* [Aim of the exercise] Each line from the beginning of the data below through the line containing "the floor, the" should be repeated exactly, please.
======== Supplied information
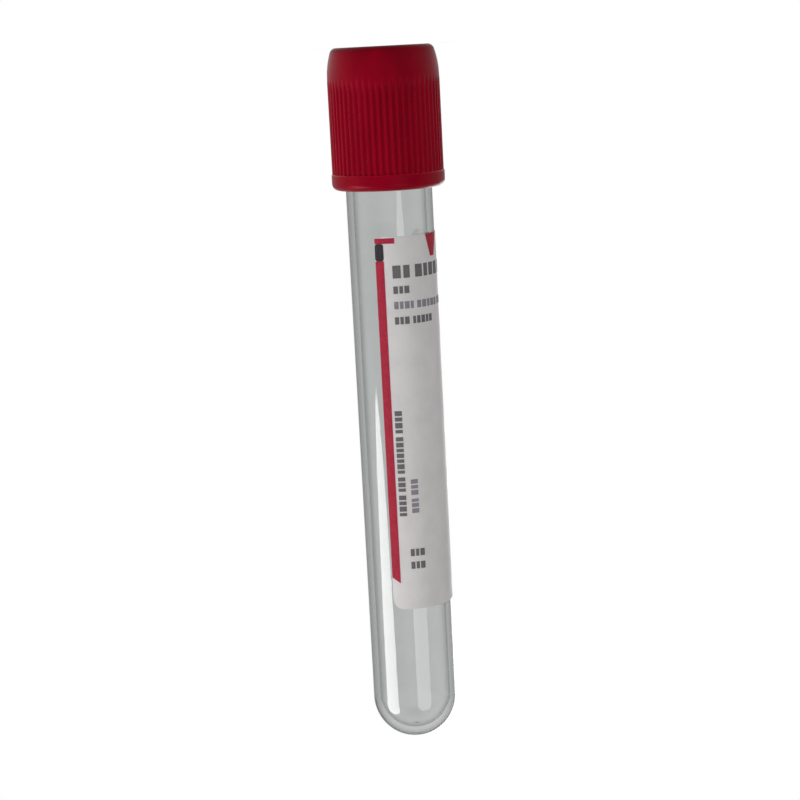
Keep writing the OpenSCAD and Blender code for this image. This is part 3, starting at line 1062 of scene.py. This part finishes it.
class BuildStage(bpy.types.Operator):
    """Build the floor, the light and the camera"""

    bl_idname = "blood_tube.build_stage"
    bl_label = "Stage"
    reach = 20.0  # half the floor's width, in metres
    dim = (0.45, 0.46, 0.455)  # tone of the room's corners
    corners = (0.15, 0.5)  # where they begin and are full
    # Each lamp's name, place and width, in metres.
    lamps = (
        ("key", (0.46, -0.20, 0.30), 0.34),
        ("fill", (-0.22, -0.48, 0.22), 0.36),
        ("back", (-0.16, 0.52, 0.26), 0.36),
    )

    def execute(self, context):
        stage = settings_of(context).stage
        scene = context.scene

        def sheet(bm):
            bmesh.ops.create_grid(bm, x_segments=1, y_segments=1, size=self.reach)

        new_piece("floor", sheet, pale_floor(stage.floor))
        scene.world = self.soft_room(stage)
        for name, place, width in self.lamps:
            scene.collection.objects.link(self.lamp(name, place, width, getattr(stage, name)))
        camera = self.camera(stage)
        scene.collection.objects.link(camera)
        scene.camera = camera
        scene.view_settings.view_transform = "Standard"
        return {"FINISHED"}

    def soft_room(self, stage):
        """Light from all round, dimmer from the four corners of the room, and white to the camera."""
        world = bpy.data.worlds.new("soft_room")
        sky = Shader(world)
        way = sky.node("ShaderNodeTexCoord", {}, {}, "Generated")
        across = sky.node("ShaderNodeSeparateXYZ", {}, {0: way}, "X")
        along = sky.node("ShaderNodeSeparateXYZ", {}, {0: way}, "Y")
        corner = sky.node("ShaderNodeMath", {"operation": "ABSOLUTE"}, {0: across * along})
        tone = sky.blend(sky.between(corner, *self.corners), (1.0, 1.0, 1.0), self.dim)
        lit = sky.node("ShaderNodeBackground", {}, {"Color": tone, "Strength": stage.sky})
        seen = sky.node("ShaderNodeBackground", {}, {"Color": (1.0, 1.0, 1.0, 1.0), "Strength": 1.0})
        mixed = sky.node("ShaderNodeMixShader", {}, {0: sky.white(), 1: lit, 2: seen})
        sky.node("ShaderNodeOutputWorld", {}, {"Surface": mixed})
        return world

    def lamp(self, name, place, width, watts):
        """A round soft lamp that faces the cap and isn't seen through the tube."""
        light = bpy.data.lights.new(name, "AREA")
        light.shape = "DISK"
        light.size = width
        light.energy = watts
        lamp = bpy.data.objects.new(name, light)
        lamp.location = place
        lamp.rotation_euler = Vector(place).to_track_quat("Z", "Y").to_euler()
        lamp.visible_transmission = False
        return lamp

    def camera(self, stage):
        """The camera in front of the tube, rolled half a turn, so that the picture has the cap on top."""
        lens = bpy.data.cameras.new("camera")
        lens.lens = stage.lens
        lens.sensor_width = 36.0
        lens.clip_start = 0.01
        camera = bpy.data.objects.new("camera", lens)
        low, high = (Vector(corner) for corner in CAD_BOX)
        target = (low + high) / 2
        camera.location = (target.x, target.y - stage.away, stage.eye)
        back = (camera.location - target).normalized()
        side = Vector((-1.0, 0.0, 0.0))
        turned = Matrix((side, back.cross(side), back)).transposed()
        camera.rotation_euler = (turned @ Matrix.Rotation(-stage.lean, 3, "Z")).to_euler()
        return camera


class BloodTubePanel(bpy.types.Panel):
    """Settings and build buttons in the sidebar of the 3D view"""

    bl_idname = "VIEW3D_PT_blood_tube"
    bl_label = "Blood Collection Tube"
    bl_space_type = "VIEW_3D"
    bl_region_type = "UI"
    bl_category = "Blood Tube"

    def draw(self, context):
        settings = settings_of(context)
        for group, operator in zip(GROUPS, OPERATORS):
            box = self.layout.box()
            box.operator(operator.bl_idname)
            if group:
                values = getattr(settings, group)
                for name in values.__annotations__:
                    box.prop(values, name)


OPERATORS = (BuildTube, BuildStopper, BuildCap, BuildLabel, BuildPrint, BuildStage)
GROUPS = ("tube", "stopper", "cap", "label", "", "stage")
CLASSES = (
    TubeSettings,
    StopperSettings,
    CapSettings,
    LabelSettings,
    StageSettings,
    BloodTubeSettings,
    *OPERATORS,
    BloodTubePanel,
)


def register():
    """Adds the classes and the settings to Blender."""
    for cls in CLASSES:
        bpy.utils.register_class(cls)
    bpy.types.Scene.blood_tube = PointerProperty(type=BloodTubeSettings)


def unregister():
    """Takes them out again."""
    del bpy.types.Scene.blood_tube
    for cls in reversed(CLASSES):
        bpy.utils.unregister_class(cls)


def main():
    """Builds every piece and the stage."""
    register()
    bpy.ops.blood_tube.build_tube()
    bpy.ops.blood_tube.build_stopper()
    bpy.ops.blood_tube.build_cap()
    bpy.ops.blood_tube.build_label()
    bpy.ops.blood_tube.build_print()
    bpy.ops.blood_tube.build_stage()


if __name__ == "__main__":
    main()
================
* [Answer to this task]
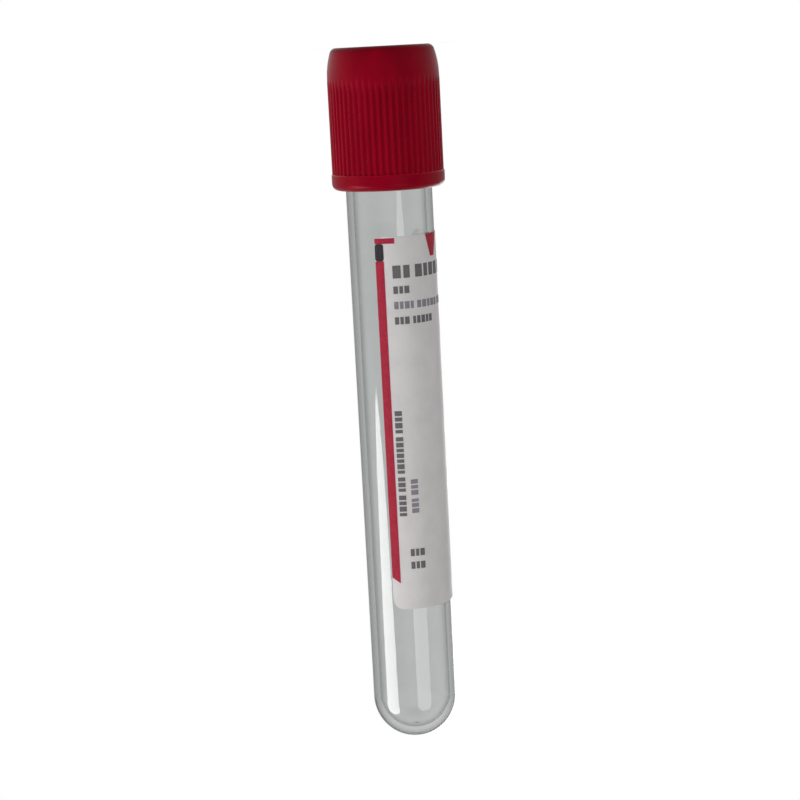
Keep writing the OpenSCAD and Blender code for this image. This is part 3, starting at line 1062 of scene.py. This part finishes it.
class BuildStage(bpy.types.Operator):
    """Build the floor, the light and the camera"""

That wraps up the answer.